## REQUIRED TASK
Output the lines that follow exactly as they are.

## MATERIAL PROVIDED
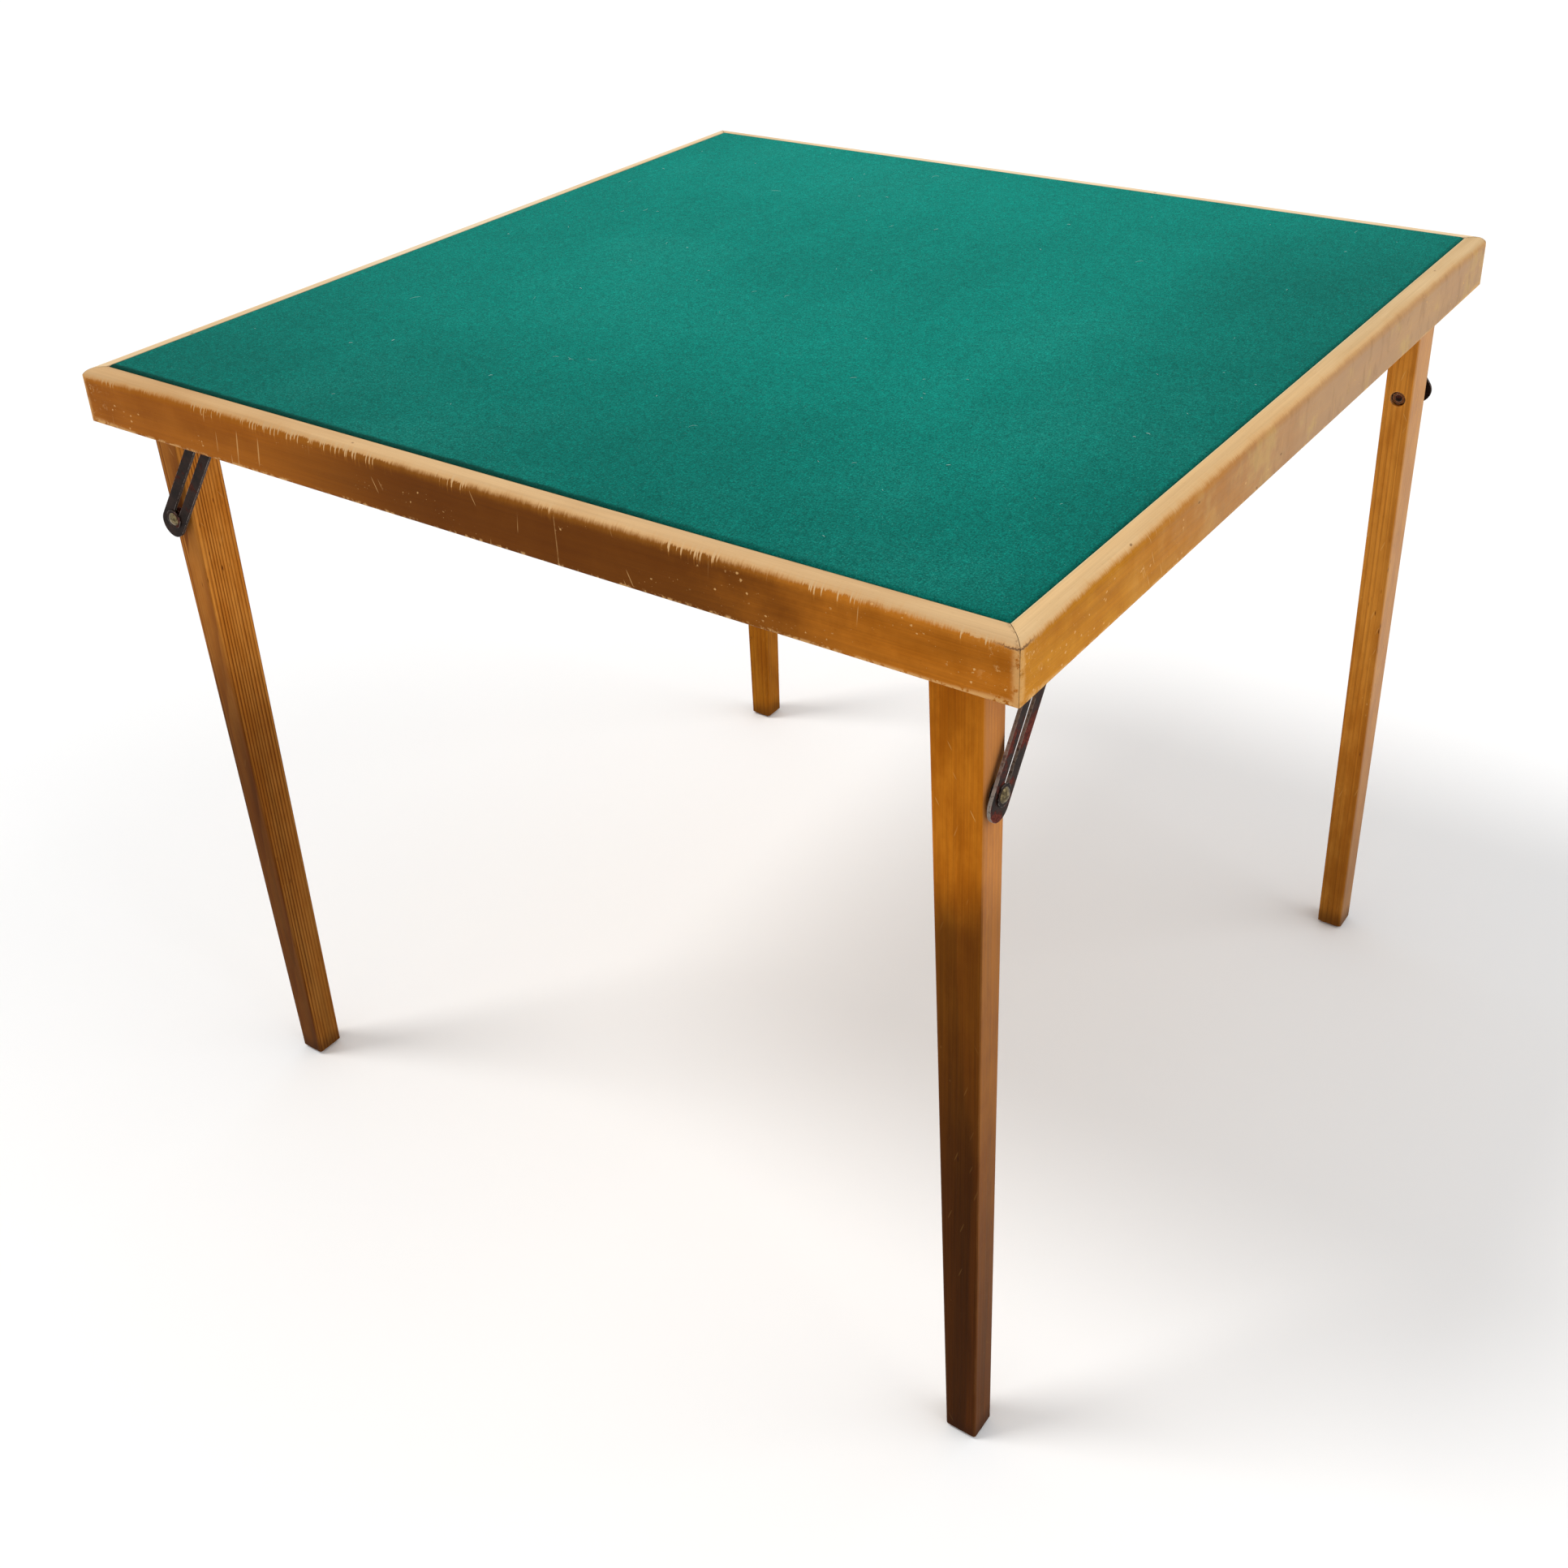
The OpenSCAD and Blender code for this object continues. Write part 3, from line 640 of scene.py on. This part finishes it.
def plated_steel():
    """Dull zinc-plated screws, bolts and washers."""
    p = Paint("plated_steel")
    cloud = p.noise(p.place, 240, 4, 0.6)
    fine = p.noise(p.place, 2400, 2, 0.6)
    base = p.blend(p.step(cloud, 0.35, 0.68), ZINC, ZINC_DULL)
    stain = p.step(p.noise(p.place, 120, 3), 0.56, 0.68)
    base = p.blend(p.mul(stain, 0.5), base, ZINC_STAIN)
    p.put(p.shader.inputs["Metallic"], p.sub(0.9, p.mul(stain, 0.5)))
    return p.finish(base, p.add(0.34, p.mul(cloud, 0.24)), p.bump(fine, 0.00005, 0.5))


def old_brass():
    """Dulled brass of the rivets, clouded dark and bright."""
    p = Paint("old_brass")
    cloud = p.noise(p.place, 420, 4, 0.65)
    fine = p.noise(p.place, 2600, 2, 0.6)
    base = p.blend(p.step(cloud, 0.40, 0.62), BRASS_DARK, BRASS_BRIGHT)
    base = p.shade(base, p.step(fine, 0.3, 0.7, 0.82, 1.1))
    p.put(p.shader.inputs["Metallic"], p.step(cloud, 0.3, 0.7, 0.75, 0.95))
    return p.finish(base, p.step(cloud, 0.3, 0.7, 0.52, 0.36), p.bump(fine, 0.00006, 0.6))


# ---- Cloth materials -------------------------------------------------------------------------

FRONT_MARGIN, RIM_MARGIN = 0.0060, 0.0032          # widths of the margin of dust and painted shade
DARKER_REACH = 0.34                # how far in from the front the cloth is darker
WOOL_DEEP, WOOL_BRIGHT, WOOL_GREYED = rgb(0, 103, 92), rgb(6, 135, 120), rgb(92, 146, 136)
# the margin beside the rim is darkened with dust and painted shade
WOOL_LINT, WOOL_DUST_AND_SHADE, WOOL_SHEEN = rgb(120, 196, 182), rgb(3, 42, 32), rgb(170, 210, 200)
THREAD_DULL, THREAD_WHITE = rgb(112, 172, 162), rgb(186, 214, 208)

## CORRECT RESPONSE
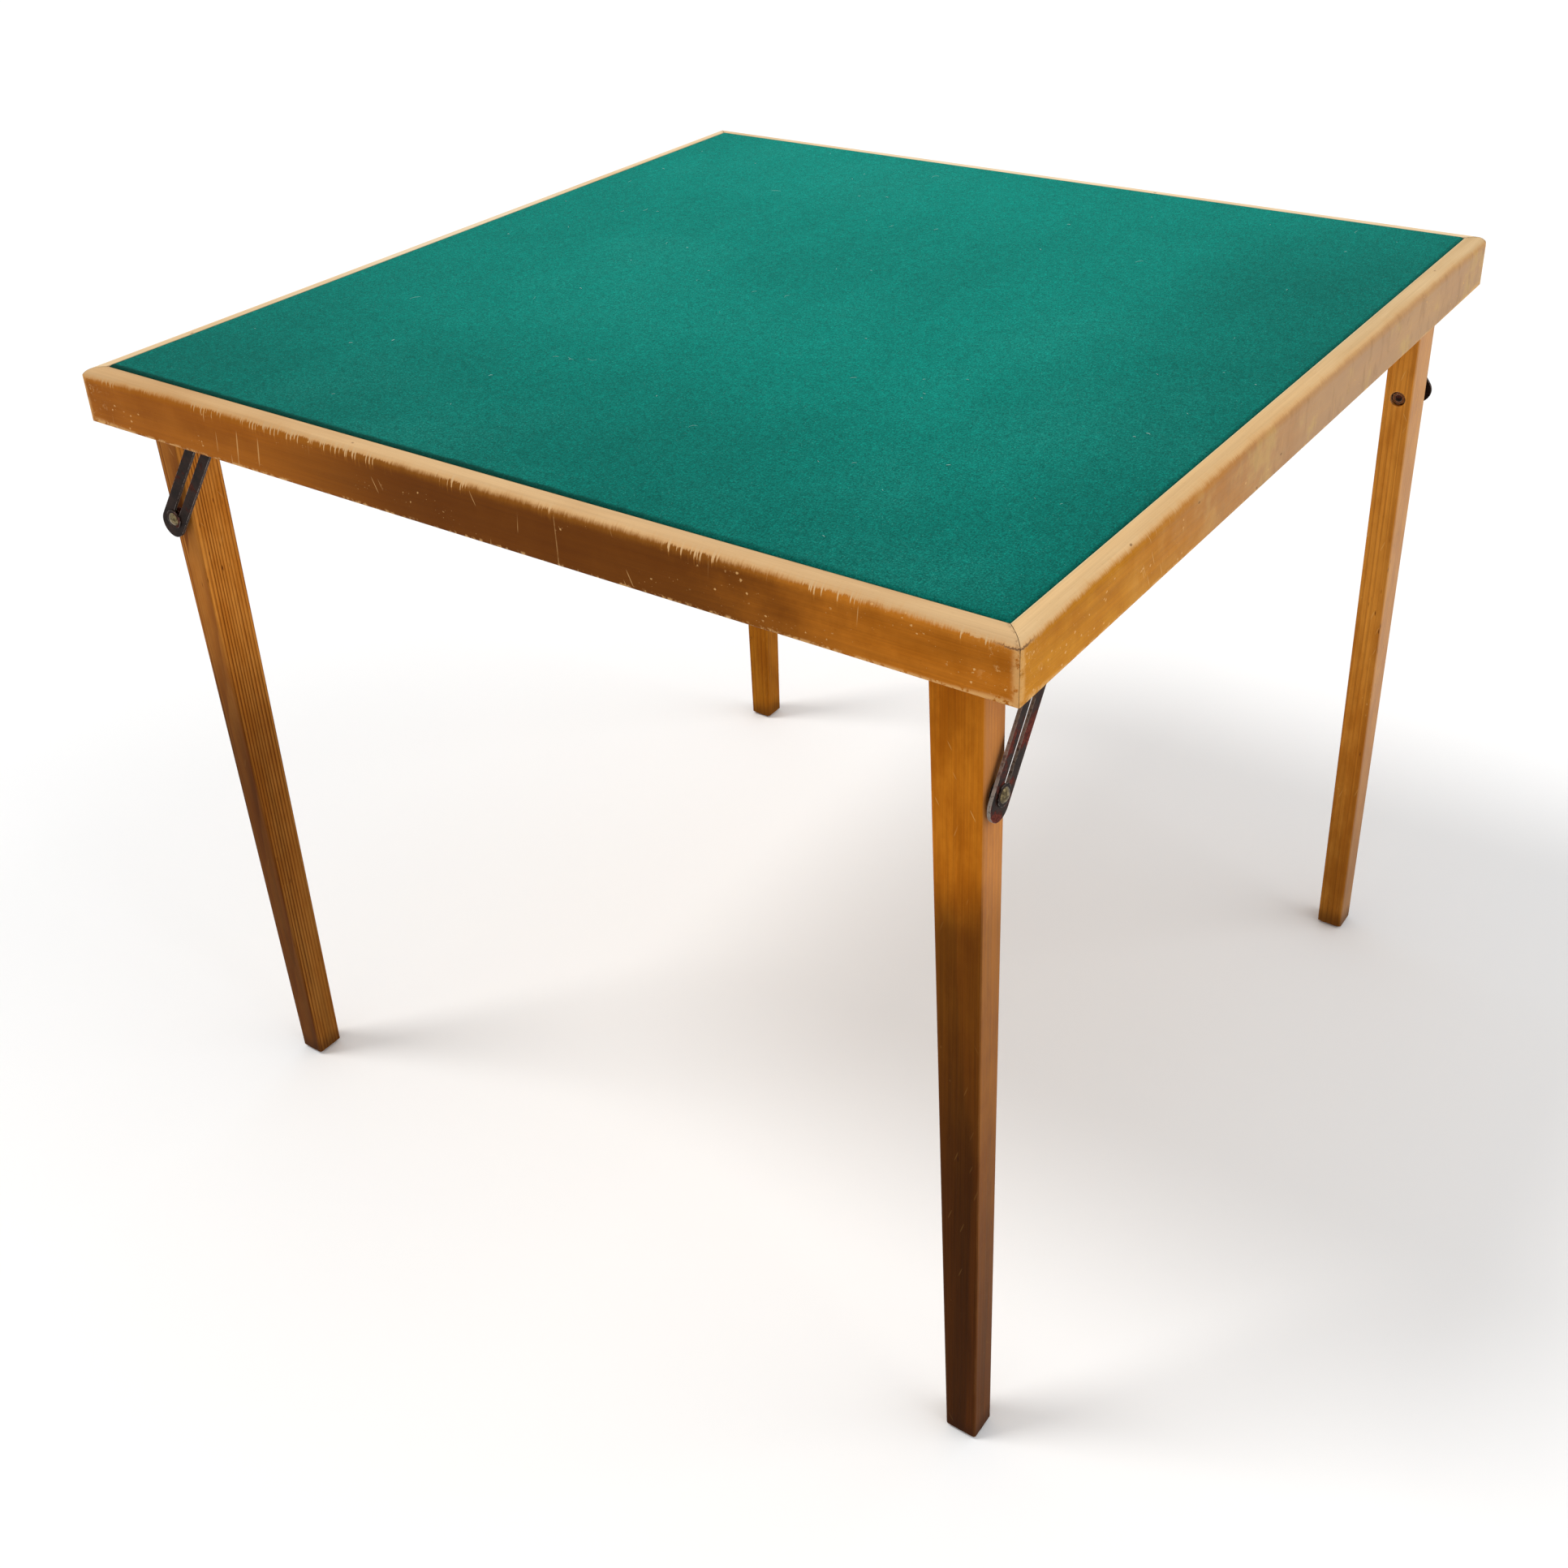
The OpenSCAD and Blender code for this object continues. Write part 3, from line 640 of scene.py on. This part finishes it.
def plated_steel():
    """Dull zinc-plated screws, bolts and washers."""
    p = Paint("plated_steel")
    cloud = p.noise(p.place, 240, 4, 0.6)
    fine = p.noise(p.place, 2400, 2, 0.6)
    base = p.blend(p.step(cloud, 0.35, 0.68), ZINC, ZINC_DULL)
    stain = p.step(p.noise(p.place, 120, 3), 0.56, 0.68)
    base = p.blend(p.mul(stain, 0.5), base, ZINC_STAIN)
    p.put(p.shader.inputs["Metallic"], p.sub(0.9, p.mul(stain, 0.5)))
    return p.finish(base, p.add(0.34, p.mul(cloud, 0.24)), p.bump(fine, 0.00005, 0.5))


def old_brass():
    """Dulled brass of the rivets, clouded dark and bright."""
    p = Paint("old_brass")
    cloud = p.noise(p.place, 420, 4, 0.65)
    fine = p.noise(p.place, 2600, 2, 0.6)
    base = p.blend(p.step(cloud, 0.40, 0.62), BRASS_DARK, BRASS_BRIGHT)
    base = p.shade(base, p.step(fine, 0.3, 0.7, 0.82, 1.1))
    p.put(p.shader.inputs["Metallic"], p.step(cloud, 0.3, 0.7, 0.75, 0.95))
    return p.finish(base, p.step(cloud, 0.3, 0.7, 0.52, 0.36), p.bump(fine, 0.00006, 0.6))


# ---- Cloth materials -------------------------------------------------------------------------

FRONT_MARGIN, RIM_MARGIN = 0.0060, 0.0032          # widths of the margin of dust and painted shade
DARKER_REACH = 0.34                # how far in from the front the cloth is darker
WOOL_DEEP, WOOL_BRIGHT, WOOL_GREYED = rgb(0, 103, 92), rgb(6, 135, 120), rgb(92, 146, 136)
# the margin beside the rim is darkened with dust and painted shade
WOOL_LINT, WOOL_DUST_AND_SHADE, WOOL_SHEEN = rgb(120, 196, 182), rgb(3, 42, 32), rgb(170, 210, 200)
THREAD_DULL, THREAD_WHITE = rgb(112, 172, 162), rgb(186, 214, 208)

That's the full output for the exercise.